>>

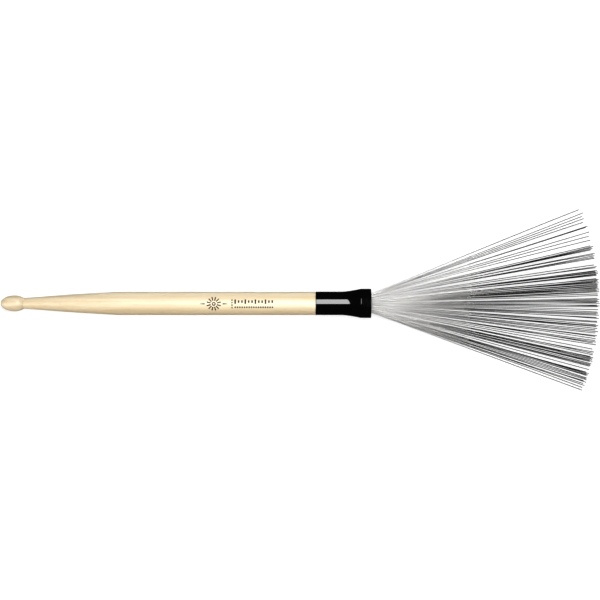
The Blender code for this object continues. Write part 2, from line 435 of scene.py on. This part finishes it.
def stick_outline():
    points = [(0, 0)]
    for i in range(1, 28):
        short = math.cos(math.pi / 2 * i / 28)
        points.append((BEAD_MIDDLE * (1 - short), BEAD_R * math.sqrt(1 - short ** BEAD_BLUNTNESS)))
    crease = math.acos((BEAD_CREASE - BEAD_MIDDLE) / BEAD_BACK)
    for i in range(15):
        a = math.pi / 2 + (crease - math.pi / 2) * i / 14
        points.append((BEAD_MIDDLE + BEAD_BACK * math.cos(a), BEAD_R * math.sin(a)))
    crease_r = points[-1][1]
    points += curve_points(BEAD_CREASE, BEAD_CREASE + 2 * EDGE, crease_r, NECK_R, 4)
    points += curve_points(BEAD_CREASE + 2 * EDGE, TAPER_START, NECK_R, TAPER_START_R, 5)
    shaft_start = TAPER_END + SHOULDER_HALF
    points += [(x, taper_radius(x)) for x in steps_between(TAPER_START, shaft_start, 30)]
    points += [(x, STICK_R) for x in steps_between(shaft_start, SLEEVE_START - 2 * EDGE, 12)]
    points += rounded(SLEEVE_START, STICK_R, EDGE, EDGE, 4)
    bore_end = TENON_END - BORE_DEPTH
    points += [(SLEEVE_START, TENON_R), (TENON_END - EDGE, TENON_R), (TENON_END, TENON_R - EDGE),
               (TENON_END, BORE_R), (bore_end, BORE_R), (bore_end - BORE_R / 2, 0)]
    return points


def build_stick(material):
    stick = turned("turned_stick", stick_outline(), 128, material)
    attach(stick, "root")
    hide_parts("stick")


def patch(verts, faces, place, columns, rows):
    """Adds one thin closed patch of ink that hugs the shaft: place(s, t), both 0 to 1, gives
    a distance along the stick and one round it."""
    first = len(verts)
    size = (columns + 1) * (rows + 1)
    for r in (STICK_R - INK_DEPTH, STICK_R + INK_HEIGHT):
        for i in range(columns + 1):
            for j in range(rows + 1):
                x, arc = place(i / columns, j / rows)
                a = arc / STICK_R
                verts.append((TIP_X + x, AXIS_Y + r * math.sin(a), AXIS_Z + r * math.cos(a)))

    def at(i, j, top):
        return first + top * size + i * (rows + 1) + j

    for i in range(columns):
        for j in range(rows):
            faces.append((at(i, j, 1), at(i, j + 1, 1), at(i + 1, j + 1, 1), at(i + 1, j, 1)))
            faces.append((at(i, j, 0), at(i + 1, j, 0), at(i + 1, j + 1, 0), at(i, j + 1, 0)))
        for j, k in ((0, 1), (rows, 0)):
            faces.append((at(i + k, j, 0), at(i + 1 - k, j, 0), at(i + 1 - k, j, 1), at(i + k, j, 1))[::-1])
    for j in range(rows):
        for i, k in ((0, 1), (columns, 0)):
            faces.append((at(i, j + k, 0), at(i, j + 1 - k, 0), at(i, j + 1 - k, 1), at(i, j + k, 1)))


def bar(x, arc, length, width, slant=0.0):
    """A straight stroke centred on (x, arc), which slant radians turn in the print's plane."""
    def place(s, t):
        u, v = (s - 0.5) * length, (t - 0.5) * width
        along = u * math.cos(slant) - v * math.sin(slant)
        return x + along, arc + u * math.sin(slant) + v * math.cos(slant)
    return place


def ring(x, arc, radius, width):
    """A ring centred on (x, arc), as a band that closes on itself."""
    def place(s, t):
        r, a = radius + (t - 0.5) * width, s * math.tau
        return x + r * math.cos(a), arc + r * math.sin(a)
    return place


def build_sun(verts, faces, middle):
    """Rays round a small ring, between two rules that taper away from it."""
    reach = (SUN_INNER + SUN_OUTER) / 2
    for i in range(SUN_RAYS):
        a = math.tau * (i + 0.5) / SUN_RAYS
        ray = bar(middle + reach * math.cos(a), PRINT_ARC + reach * math.sin(a),
                  SUN_OUTER - SUN_INNER, SUN_RAY_WIDTH, a)
        patch(verts, faces, ray, 4, 2)
    patch(verts, faces, ring(middle, PRINT_ARC, SUN_RING_R, SUN_RING_WIDTH), 24, 2)
    for side in (-1, 1):
        def rule(s, t, side=side):
            across = RULE_WIDTH * (1 - 0.75 * s)
            return middle + side * (RULE_START + RULE_LENGTH * s), PRINT_ARC + side * (t - 0.5) * across
        patch(verts, faces, rule, 4, 2)


def build_rows(verts, faces):
    """A short line of rings across the shaft, then a row of upright bars over a row of short ones."""
    x = PRINT_START + RINGS_START
    for i in range(RINGS):
        arc = PRINT_ARC + 1.5 * RING_PITCH - RING_PITCH * i
        patch(verts, faces, ring(x, arc, SMALL_RING_R, SMALL_RING_WIDTH), 12, 1)
    x = PRINT_START + ROWS_START
    for i in range(TALL_BARS):
        height = 0.0028 if i % 3 == 0 else 0.0016
        patch(verts, faces, bar(x + TALL_PITCH * i, PRINT_ARC + 0.0014, 0.0010, height), 2, 6)
    for i in range(SHORT_BARS):
        patch(verts, faces, bar(x + SHORT_PITCH * i, PRINT_ARC - 0.0022, 0.0008, 0.0010), 2, 2)


def build_print(material):
    """A plain printed ornament: a sunburst between two rules, then a line of rings and two rows of bars."""
    verts, faces = [], []
    build_sun(verts, faces, PRINT_START + SUN_REACH)
    build_rows(verts, faces)
    ornament = add_piece("printed_ornament", verts, faces, material)
    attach(ornament, "root")


def sleeve_outline():
    """Rings just beside each rounded edge keep the shading of the straight walls flat."""
    start = SLEEVE_START + SLEEVE_GAP
    points = [(start, SLEEVE_BORE_R)]
    far_edge = rounded(start + EDGE, SLEEVE_R, EDGE, EDGE, 4)
    points += [(2 * start + EDGE - x, r) for x, r in reversed(far_edge)]
    points += [(x, SLEEVE_R) for x in (start + 1.2 * EDGE, (start + FLARE_START) / 2, FLARE_START)]
    points += curve_points(FLARE_START, FLARE_END, SLEEVE_R, MOUTH_R, 30, flare_shape)
    points += [(FLARE_END + 0.4 * EDGE, MOUTH_R), (MOUTH - 1.2 * EDGE, MOUTH_R)]
    points += rounded(MOUTH, MOUTH_R, EDGE, EDGE, 5)
    points += [(MOUTH, MOUTH_BORE_R + EDGE), (MOUTH - EDGE, MOUTH_BORE_R), (FLARE_END, MOUTH_BORE_R)]
    points += curve_points(FLARE_END, BORE_FLARE_START, MOUTH_BORE_R, SLEEVE_BORE_R, 12)
    return points


def build_sleeve(material):
    sleeve = turned("flared_sleeve", sleeve_outline(), 128, material, closed=True)
    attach(sleeve, "root")
    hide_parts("sleeve")


def tube(name, points, radius, sides, material):
    """A round closed tube along a smooth path, cut square at both ends."""
    verts, faces = [], []
    side = Vector((0, 1, 0))
    for i, point in enumerate(points):
        ahead = (points[min(i + 1, len(points) - 1)] - points[max(i - 1, 0)]).normalized()
        side = (side - ahead * side.dot(ahead)).normalized()
        up = ahead.cross(side)
        for j in range(sides):
            a = math.tau * j / sides
            verts.append(point + radius * (math.cos(a) * side + math.sin(a) * up))
    for i in range(len(points) - 1):
        for j in range(sides):
            k = (j + 1) % sides
            faces.append((i * sides + j, i * sides + k, (i + 1) * sides + k, (i + 1) * sides + j))
    faces.append(tuple(reversed(range(sides))))
    faces.append(tuple(range(len(verts) - sides, len(verts))))
    return add_piece(name, verts, faces, material)


def strand_angles(runs):
    """Every strand's angle in the fan, in radians, from (first, last, count) runs in degrees."""
    angles = []
    for first, last, count in runs:
        step = (last - first) / max(count - 1, 1)
        angles += [math.radians(first + step * i) for i in range(count)]
    return angles


def tuft_columns(wires):
    """How many wires stand in each of a tuft's columns along the pin."""
    columns = math.ceil(wires / COLUMN_LOOPS)
    return [wires * (i + 1) // columns - wires * i // columns for i in range(columns)]


def strand_points(start, angle, height, reach, looks):
    """From where the strand leaves its loop to its tip, with the slight bow of real wire."""
    x = TIP_X + FAN_APEX + reach * math.cos(angle)
    tip = Vector((x, AXIS_Y + FAN_APEX_Y + reach * math.sin(angle), AXIS_Z + height))
    bow_y = looks.uniform(-BOW_Y, BOW_Y)
    bow_z = looks.uniform(-BOW_Z, BOW_Z)
    points = []
    for t in steps_between(0, 1, STRAND_STEPS):
        bow = t * t * (1 - t) * 6.75
        points.append(start.lerp(tip, t) + Vector((0, bow * bow_y, bow * bow_z)))
    return points


def build_wires(material):
    """The fan: every CAD wire again, round, fine and slightly bowed, running from its loop round the pin to
    its tip.
    """
    rng = random.Random(4)
    looks = random.Random(11)
    counts = {tuft: sum(run[2] for run in runs) // 2 for tuft, runs in TUFTS.items()}
    columns = sum(len(tuft_columns(n)) for n in counts.values())
    y = -(columns * COLUMN_PITCH + (len(TUFTS) - 1) * TUFT_GAP) / 2 + COLUMN_PITCH / 2
    for tuft, runs in TUFTS.items():
        angles = strand_angles(runs)
        wire = 0
        for in_column in tuft_columns(counts[tuft]):
            for i in range(in_column):
                level = (2 * i) % COLUMN_LOOPS
                radius = FIRST_LOOP_R + LOOP_STEP * level
                height = LAYER_BOTTOM + (LAYER_TOP - LAYER_BOTTOM) * level / (COLUMN_LOOPS - 1)
                height = max(height, radius)
                loop = []
                for k in range(LOOP_STEPS + 1):
                    a = math.pi / 2 + math.pi * k / LOOP_STEPS
                    loop.append(PIN + Vector((radius * math.cos(a), y, radius * math.sin(a))))
                reaches = [FAN_REACH + rng.uniform(-REACH_SPREAD, REACH_SPREAD) for _ in range(2)]
                upper = strand_points(loop[0], angles[2 * wire], height, reaches[0], looks)
                lower = strand_points(loop[-1], angles[2 * wire + 1], -height, reaches[1], looks)
                wire += 1
                name = f"{tuft}_wire_{wire:02d}"
                piece = tube(f"round_{name}", upper[::-1] + loop + lower, WIRE_R, WIRE_SIDES, material)
                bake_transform(piece)
                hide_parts(name)
            y += COLUMN_PITCH
        y += TUFT_GAP


def finish_anchor(material):
    """The yoke and its pin stay as CAD made them, in machined steel."""
    for name in ("anchor_yoke", "anchor_pin"):
        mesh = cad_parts[name].data
        mesh.materials.clear()
        mesh.materials.append(material)


# ---------------------------------------------------------------- stage

def build_floor(material):
    half = FLOOR_HALF
    verts = [(-half, -half, 0), (half, -half, 0), (half, half, 0), (-half, half, 0)]
    floor = add_piece("floor", verts, [(0, 1, 2, 3)], material)
    floor.visible_glossy = False


def build_world():
    """White behind the scene, and next to no light of its own."""
    world = bpy.data.worlds.new("studio")
    world.use_nodes = True
    tree = world.node_tree
    background = tree.nodes["Background"]
    path = tree.nodes.new("ShaderNodeLightPath")
    mix = tree.nodes.new("ShaderNodeMix")
    mix.data_type = "RGBA"
    mix.inputs[6].default_value = (0.02, 0.02, 0.02, 1)
    mix.inputs[7].default_value = (1.0, 1.0, 1.0, 1)
    tree.links.new(path.outputs["Is Camera Ray"], mix.inputs[0])
    tree.links.new(mix.outputs[2], background.inputs["Color"])
    bpy.context.scene.world = world


def add_panel(name, place, target, size_x, size_y, radiance):
    """A rectangular softbox: its power follows from its size and how bright it looks."""
    data = bpy.data.lights.new(name, "AREA")
    data.shape = "RECTANGLE"
    data.size = size_x
    data.size_y = size_y
    data.energy = radiance * math.pi * size_x * size_y
    light = bpy.data.objects.new(name, data)
    bpy.context.scene.collection.objects.link(light)
    light.location = place
    aim = Vector(target) - Vector(place)
    if aim.xy.length:
        light.rotation_euler = aim.to_track_quat("-Z", "Y").to_euler()
    light.visible_camera = False


def build_lights():
    """Softboxes level above the brush, one over the stick and two beyond the sleeve, and a side fill."""
    height = AXIS_Z + PANEL_HEIGHT
    for name, x, y, size_x, size_y, radiance in (
            ("key", -0.0415, 0.2165, 0.177, 0.57, 10.8),
            ("wire_light_near", 0.093, 0.01, 0.030, 0.60, 31.0),
            ("wire_light_far", 0.126, 0.01, 0.036, 0.36, 12.0)):
        add_panel(name, (x, y, height), (x, y, 0), size_x, size_y, radiance)
    add_panel("fill_left", (-0.95, -0.45, 0.55), (-0.05, 0, 0), 0.8, 0.8, 3.5)


def build_camera():
    """Straight above the brush, which fills the frame's width."""
    data = bpy.data.cameras.new("camera")
    data.sensor_width = SENSOR_WIDTH
    data.lens = SENSOR_WIDTH * CAMERA_DISTANCE / CAMERA_FIELD
    data.clip_start = 0.01
    data.clip_end = 50.0
    camera = bpy.data.objects.new("camera", data)
    camera.location = (0.0001, -0.0004, AXIS_Z + CAMERA_DISTANCE)
    bpy.context.scene.collection.objects.link(camera)
    bpy.context.scene.camera = camera


def main():
    bpy.context.scene.view_settings.view_transform = "Standard"
    bpy.context.scene.view_settings.gamma = VIEW_GAMMA
    build_camera()
    build_world()
    build_lights()
    build_floor(pale_floor())
    build_stick(hickory())
    build_print(printing_ink())
    build_sleeve(gloss_black())
    build_wires(drawn_steel())
    finish_anchor(machined_steel())


main()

<<

● WHAT TO WORK ON
Return only the lines from the beginning of the material up to and including the line with "stick_outline(), 128, material)", exactly as written.

● THE SOLUTION
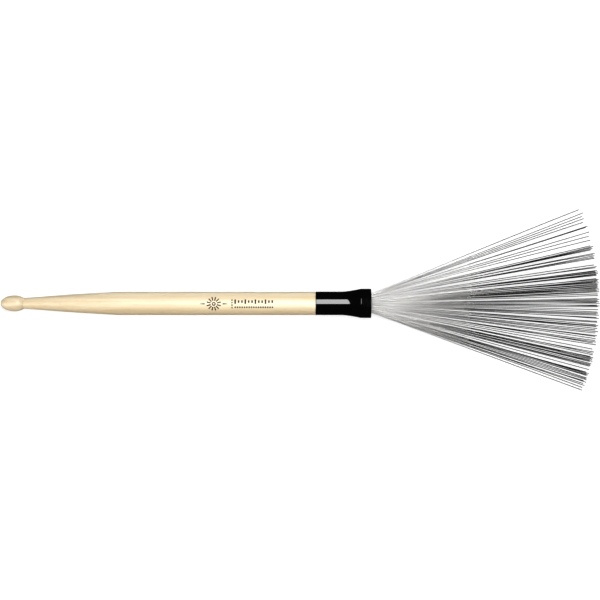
The Blender code for this object continues. Write part 2, from line 435 of scene.py on. This part finishes it.
def stick_outline():
    points = [(0, 0)]
    for i in range(1, 28):
        short = math.cos(math.pi / 2 * i / 28)
        points.append((BEAD_MIDDLE * (1 - short), BEAD_R * math.sqrt(1 - short ** BEAD_BLUNTNESS)))
    crease = math.acos((BEAD_CREASE - BEAD_MIDDLE) / BEAD_BACK)
    for i in range(15):
        a = math.pi / 2 + (crease - math.pi / 2) * i / 14
        points.append((BEAD_MIDDLE + BEAD_BACK * math.cos(a), BEAD_R * math.sin(a)))
    crease_r = points[-1][1]
    points += curve_points(BEAD_CREASE, BEAD_CREASE + 2 * EDGE, crease_r, NECK_R, 4)
    points += curve_points(BEAD_CREASE + 2 * EDGE, TAPER_START, NECK_R, TAPER_START_R, 5)
    shaft_start = TAPER_END + SHOULDER_HALF
    points += [(x, taper_radius(x)) for x in steps_between(TAPER_START, shaft_start, 30)]
    points += [(x, STICK_R) for x in steps_between(shaft_start, SLEEVE_START - 2 * EDGE, 12)]
    points += rounded(SLEEVE_START, STICK_R, EDGE, EDGE, 4)
    bore_end = TENON_END - BORE_DEPTH
    points += [(SLEEVE_START, TENON_R), (TENON_END - EDGE, TENON_R), (TENON_END, TENON_R - EDGE),
               (TENON_END, BORE_R), (bore_end, BORE_R), (bore_end - BORE_R / 2, 0)]
    return points


def build_stick(material):
    stick = turned("turned_stick", stick_outline(), 128, material)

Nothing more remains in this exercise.